[Dataset items]
──────────

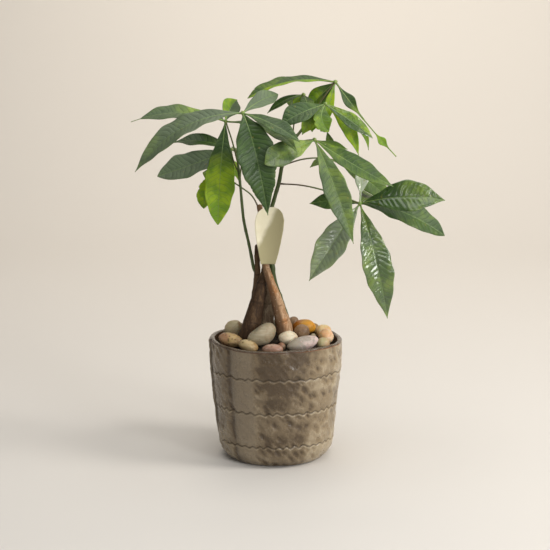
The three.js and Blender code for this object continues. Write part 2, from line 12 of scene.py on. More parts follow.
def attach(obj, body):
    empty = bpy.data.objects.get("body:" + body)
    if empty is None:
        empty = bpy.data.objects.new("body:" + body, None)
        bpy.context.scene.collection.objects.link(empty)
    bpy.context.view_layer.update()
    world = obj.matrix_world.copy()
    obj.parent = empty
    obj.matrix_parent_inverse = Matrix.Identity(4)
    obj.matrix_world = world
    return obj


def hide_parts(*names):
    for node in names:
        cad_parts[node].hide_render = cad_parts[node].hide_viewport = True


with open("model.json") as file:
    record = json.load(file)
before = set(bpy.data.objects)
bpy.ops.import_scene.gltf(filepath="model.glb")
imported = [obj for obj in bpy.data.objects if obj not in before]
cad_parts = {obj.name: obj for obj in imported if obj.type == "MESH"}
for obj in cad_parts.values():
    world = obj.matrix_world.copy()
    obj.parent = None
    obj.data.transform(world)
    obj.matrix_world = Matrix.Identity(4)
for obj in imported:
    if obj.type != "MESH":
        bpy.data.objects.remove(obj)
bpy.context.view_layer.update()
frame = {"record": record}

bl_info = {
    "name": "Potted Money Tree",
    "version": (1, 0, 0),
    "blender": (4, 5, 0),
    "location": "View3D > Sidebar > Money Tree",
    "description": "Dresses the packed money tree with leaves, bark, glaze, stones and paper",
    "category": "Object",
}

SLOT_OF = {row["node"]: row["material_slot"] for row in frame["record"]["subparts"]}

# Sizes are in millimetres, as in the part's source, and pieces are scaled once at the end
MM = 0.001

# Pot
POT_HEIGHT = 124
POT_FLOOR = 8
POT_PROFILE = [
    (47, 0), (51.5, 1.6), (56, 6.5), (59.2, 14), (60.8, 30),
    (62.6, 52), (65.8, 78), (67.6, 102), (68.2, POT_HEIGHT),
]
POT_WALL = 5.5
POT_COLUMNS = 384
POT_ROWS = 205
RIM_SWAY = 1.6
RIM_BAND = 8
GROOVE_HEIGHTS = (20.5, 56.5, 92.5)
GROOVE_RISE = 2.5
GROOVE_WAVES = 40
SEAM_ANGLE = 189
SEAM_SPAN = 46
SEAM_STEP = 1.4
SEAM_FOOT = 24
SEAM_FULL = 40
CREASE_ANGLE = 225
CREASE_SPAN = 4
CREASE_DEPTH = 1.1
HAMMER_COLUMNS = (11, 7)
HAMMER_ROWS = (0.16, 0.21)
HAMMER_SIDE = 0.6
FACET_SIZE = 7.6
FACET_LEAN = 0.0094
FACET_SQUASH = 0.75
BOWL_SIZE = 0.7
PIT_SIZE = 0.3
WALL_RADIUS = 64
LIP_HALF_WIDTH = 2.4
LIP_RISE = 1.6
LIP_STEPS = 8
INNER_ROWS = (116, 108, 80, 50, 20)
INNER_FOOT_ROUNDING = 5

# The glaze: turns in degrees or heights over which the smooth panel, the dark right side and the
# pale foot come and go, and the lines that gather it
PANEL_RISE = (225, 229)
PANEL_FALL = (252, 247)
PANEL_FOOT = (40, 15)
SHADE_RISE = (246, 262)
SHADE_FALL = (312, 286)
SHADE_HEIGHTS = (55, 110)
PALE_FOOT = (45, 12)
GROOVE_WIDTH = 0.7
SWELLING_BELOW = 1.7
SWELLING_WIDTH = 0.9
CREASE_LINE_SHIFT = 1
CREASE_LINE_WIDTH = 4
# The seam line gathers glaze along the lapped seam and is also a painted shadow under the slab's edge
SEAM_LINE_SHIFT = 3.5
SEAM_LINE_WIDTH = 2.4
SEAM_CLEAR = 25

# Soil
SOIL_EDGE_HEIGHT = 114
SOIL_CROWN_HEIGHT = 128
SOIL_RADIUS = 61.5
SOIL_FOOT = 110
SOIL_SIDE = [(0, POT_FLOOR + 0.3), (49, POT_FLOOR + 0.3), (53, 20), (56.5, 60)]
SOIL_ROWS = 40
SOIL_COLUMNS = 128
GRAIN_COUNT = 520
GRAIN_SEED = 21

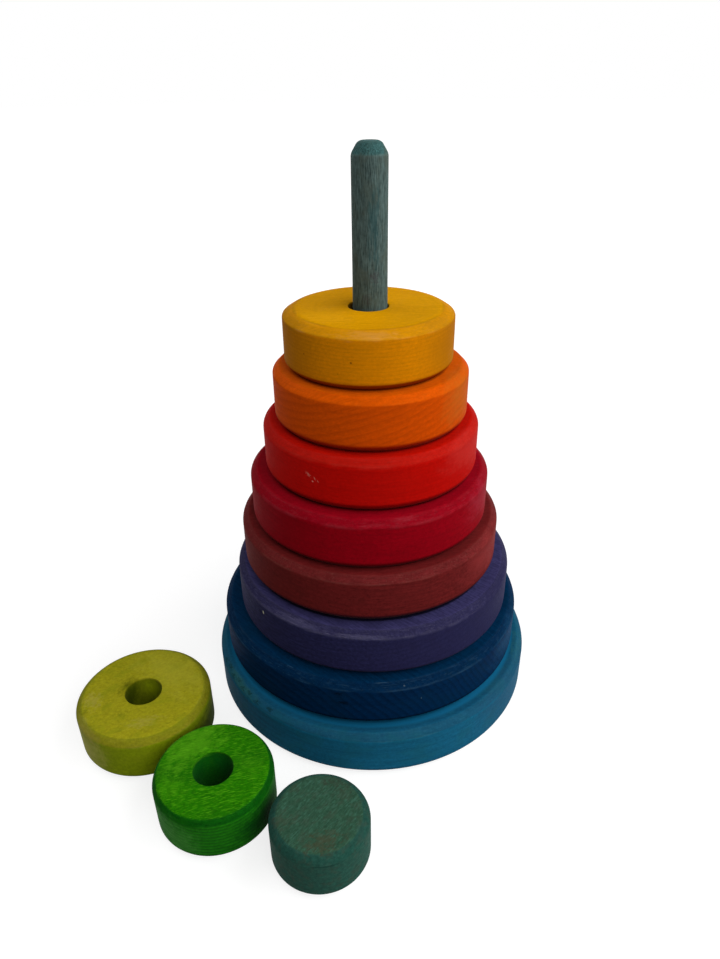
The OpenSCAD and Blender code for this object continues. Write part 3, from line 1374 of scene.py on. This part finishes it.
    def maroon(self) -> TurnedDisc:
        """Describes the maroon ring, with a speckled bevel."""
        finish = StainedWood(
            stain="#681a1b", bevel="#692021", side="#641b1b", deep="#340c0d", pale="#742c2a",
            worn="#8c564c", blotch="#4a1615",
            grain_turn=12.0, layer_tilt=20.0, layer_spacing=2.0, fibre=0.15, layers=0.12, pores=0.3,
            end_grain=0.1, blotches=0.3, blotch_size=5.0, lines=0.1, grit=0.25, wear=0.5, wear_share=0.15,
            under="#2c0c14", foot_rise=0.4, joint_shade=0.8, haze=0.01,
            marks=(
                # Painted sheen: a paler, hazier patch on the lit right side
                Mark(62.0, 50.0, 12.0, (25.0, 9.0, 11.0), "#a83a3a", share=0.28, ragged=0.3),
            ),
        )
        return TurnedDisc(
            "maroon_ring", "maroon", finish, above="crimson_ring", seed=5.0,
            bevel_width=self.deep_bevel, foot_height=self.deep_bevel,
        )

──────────

Your task is to output all of the data above word for word.

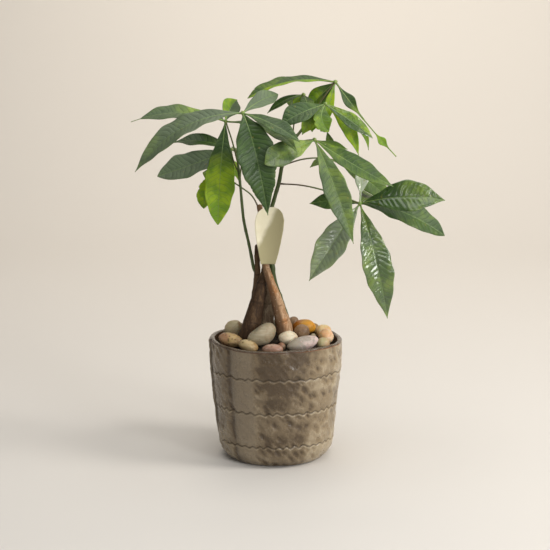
The three.js and Blender code for this object continues. Write part 2, from line 12 of scene.py on. More parts follow.
def attach(obj, body):
    empty = bpy.data.objects.get("body:" + body)
    if empty is None:
        empty = bpy.data.objects.new("body:" + body, None)
        bpy.context.scene.collection.objects.link(empty)
    bpy.context.view_layer.update()
    world = obj.matrix_world.copy()
    obj.parent = empty
    obj.matrix_parent_inverse = Matrix.Identity(4)
    obj.matrix_world = world
    return obj


def hide_parts(*names):
    for node in names:
        cad_parts[node].hide_render = cad_parts[node].hide_viewport = True


with open("model.json") as file:
    record = json.load(file)
before = set(bpy.data.objects)
bpy.ops.import_scene.gltf(filepath="model.glb")
imported = [obj for obj in bpy.data.objects if obj not in before]
cad_parts = {obj.name: obj for obj in imported if obj.type == "MESH"}
for obj in cad_parts.values():
    world = obj.matrix_world.copy()
    obj.parent = None
    obj.data.transform(world)
    obj.matrix_world = Matrix.Identity(4)
for obj in imported:
    if obj.type != "MESH":
        bpy.data.objects.remove(obj)
bpy.context.view_layer.update()
frame = {"record": record}

bl_info = {
    "name": "Potted Money Tree",
    "version": (1, 0, 0),
    "blender": (4, 5, 0),
    "location": "View3D > Sidebar > Money Tree",
    "description": "Dresses the packed money tree with leaves, bark, glaze, stones and paper",
    "category": "Object",
}

SLOT_OF = {row["node"]: row["material_slot"] for row in frame["record"]["subparts"]}

# Sizes are in millimetres, as in the part's source, and pieces are scaled once at the end
MM = 0.001

# Pot
POT_HEIGHT = 124
POT_FLOOR = 8
POT_PROFILE = [
    (47, 0), (51.5, 1.6), (56, 6.5), (59.2, 14), (60.8, 30),
    (62.6, 52), (65.8, 78), (67.6, 102), (68.2, POT_HEIGHT),
]
POT_WALL = 5.5
POT_COLUMNS = 384
POT_ROWS = 205
RIM_SWAY = 1.6
RIM_BAND = 8
GROOVE_HEIGHTS = (20.5, 56.5, 92.5)
GROOVE_RISE = 2.5
GROOVE_WAVES = 40
SEAM_ANGLE = 189
SEAM_SPAN = 46
SEAM_STEP = 1.4
SEAM_FOOT = 24
SEAM_FULL = 40
CREASE_ANGLE = 225
CREASE_SPAN = 4
CREASE_DEPTH = 1.1
HAMMER_COLUMNS = (11, 7)
HAMMER_ROWS = (0.16, 0.21)
HAMMER_SIDE = 0.6
FACET_SIZE = 7.6
FACET_LEAN = 0.0094
FACET_SQUASH = 0.75
BOWL_SIZE = 0.7
PIT_SIZE = 0.3
WALL_RADIUS = 64
LIP_HALF_WIDTH = 2.4
LIP_RISE = 1.6
LIP_STEPS = 8
INNER_ROWS = (116, 108, 80, 50, 20)
INNER_FOOT_ROUNDING = 5

# The glaze: turns in degrees or heights over which the smooth panel, the dark right side and the
# pale foot come and go, and the lines that gather it
PANEL_RISE = (225, 229)
PANEL_FALL = (252, 247)
PANEL_FOOT = (40, 15)
SHADE_RISE = (246, 262)
SHADE_FALL = (312, 286)
SHADE_HEIGHTS = (55, 110)
PALE_FOOT = (45, 12)
GROOVE_WIDTH = 0.7
SWELLING_BELOW = 1.7
SWELLING_WIDTH = 0.9
CREASE_LINE_SHIFT = 1
CREASE_LINE_WIDTH = 4
# The seam line gathers glaze along the lapped seam and is also a painted shadow under the slab's edge
SEAM_LINE_SHIFT = 3.5
SEAM_LINE_WIDTH = 2.4
SEAM_CLEAR = 25

# Soil
SOIL_EDGE_HEIGHT = 114
SOIL_CROWN_HEIGHT = 128
SOIL_RADIUS = 61.5
SOIL_FOOT = 110
SOIL_SIDE = [(0, POT_FLOOR + 0.3), (49, POT_FLOOR + 0.3), (53, 20), (56.5, 60)]
SOIL_ROWS = 40
SOIL_COLUMNS = 128
GRAIN_COUNT = 520
GRAIN_SEED = 21

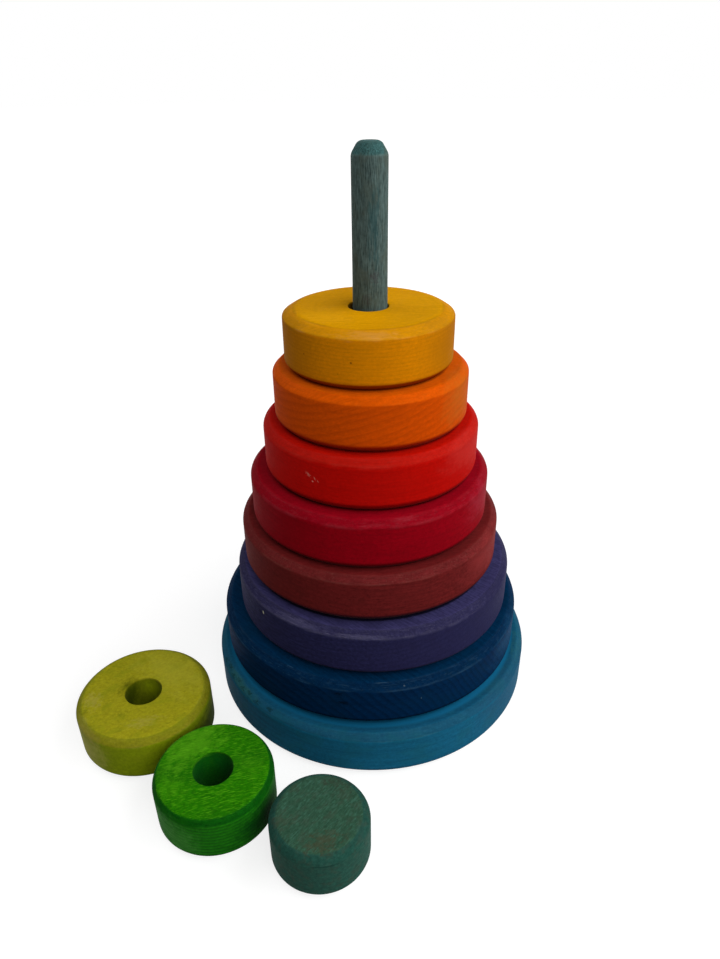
The OpenSCAD and Blender code for this object continues. Write part 3, from line 1374 of scene.py on. This part finishes it.
    def maroon(self) -> TurnedDisc:
        """Describes the maroon ring, with a speckled bevel."""
        finish = StainedWood(
            stain="#681a1b", bevel="#692021", side="#641b1b", deep="#340c0d", pale="#742c2a",
            worn="#8c564c", blotch="#4a1615",
            grain_turn=12.0, layer_tilt=20.0, layer_spacing=2.0, fibre=0.15, layers=0.12, pores=0.3,
            end_grain=0.1, blotches=0.3, blotch_size=5.0, lines=0.1, grit=0.25, wear=0.5, wear_share=0.15,
            under="#2c0c14", foot_rise=0.4, joint_shade=0.8, haze=0.01,
            marks=(
                # Painted sheen: a paler, hazier patch on the lit right side
                Mark(62.0, 50.0, 12.0, (25.0, 9.0, 11.0), "#a83a3a", share=0.28, ragged=0.3),
            ),
        )
        return TurnedDisc(
            "maroon_ring", "maroon", finish, above="crimson_ring", seed=5.0,
            bevel_width=self.deep_bevel, foot_height=self.deep_bevel,
        )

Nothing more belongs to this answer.